At Waitomo in the Ruakuri cave you essentially have 4 options: a walk through the caves, a 45 min boat ride, a 3 hour blackwater rafting tour or a 5 hour rafting and abseiling tour. We opted for the 3 hour blackwater rafting since we heard the boat ride was pretty underwhelming. You have to be pretty fit to do the tour since it requires scrambling over rocks and jumping on tubes into the river in the dark. I was pretty bitter they wouldn’t allow us to bring cameras or gopros (for ‘safety reasons’) although I probably wouldn’t have been able to see much anyway. But we had a great time. We had to put on these ridiculous wetsuits as the water was freezing. We floated through the dark caves admiring the blue glow from above and our guides even brought a snack for us midway through. I would definitely recommend doing a tour in the caves. Afterwards we walked to a natural bridge, into some caves and to a waterfall, which served as a short since the spray was so intense. We camped that night in the middle of the forest halfway between Waitomo and Taupo at a DOC site with only two other groups.

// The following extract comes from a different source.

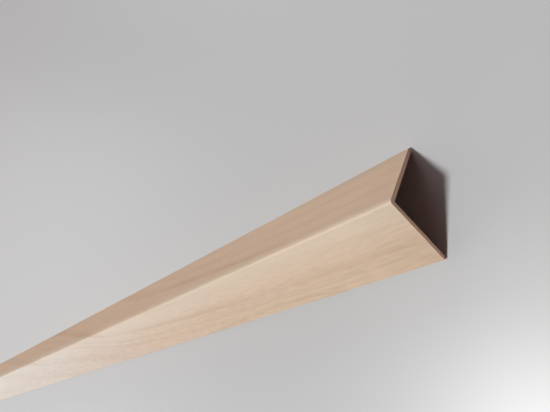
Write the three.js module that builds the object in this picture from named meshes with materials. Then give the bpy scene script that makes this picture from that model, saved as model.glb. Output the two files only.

This morning we continued on to Taupo, stopping first at Huka Falls (just a really powerful current of water where locals will sometimes kayak through which is crazy it was so strong) and at Craters of the Moon which was a geothermal walk. We then did a 2.5 hour boat cruise on Lake Taupo out to the Mine Bay rock carvings. We lucked out with the weather it was an absolutely gorgeous day and we enjoyed a nice cruise across the lake and a swim. The carving themselves were cool, but a bit of a let down because they weren’t carved by Maori tribes as I had assumed – they were carved in the 70s by artists depicting Maori legends.
Tonight we’re camping south of Turangi and getting up at an ungodly hour to hike the Tongariro Alpine Crossing which I am stoked for!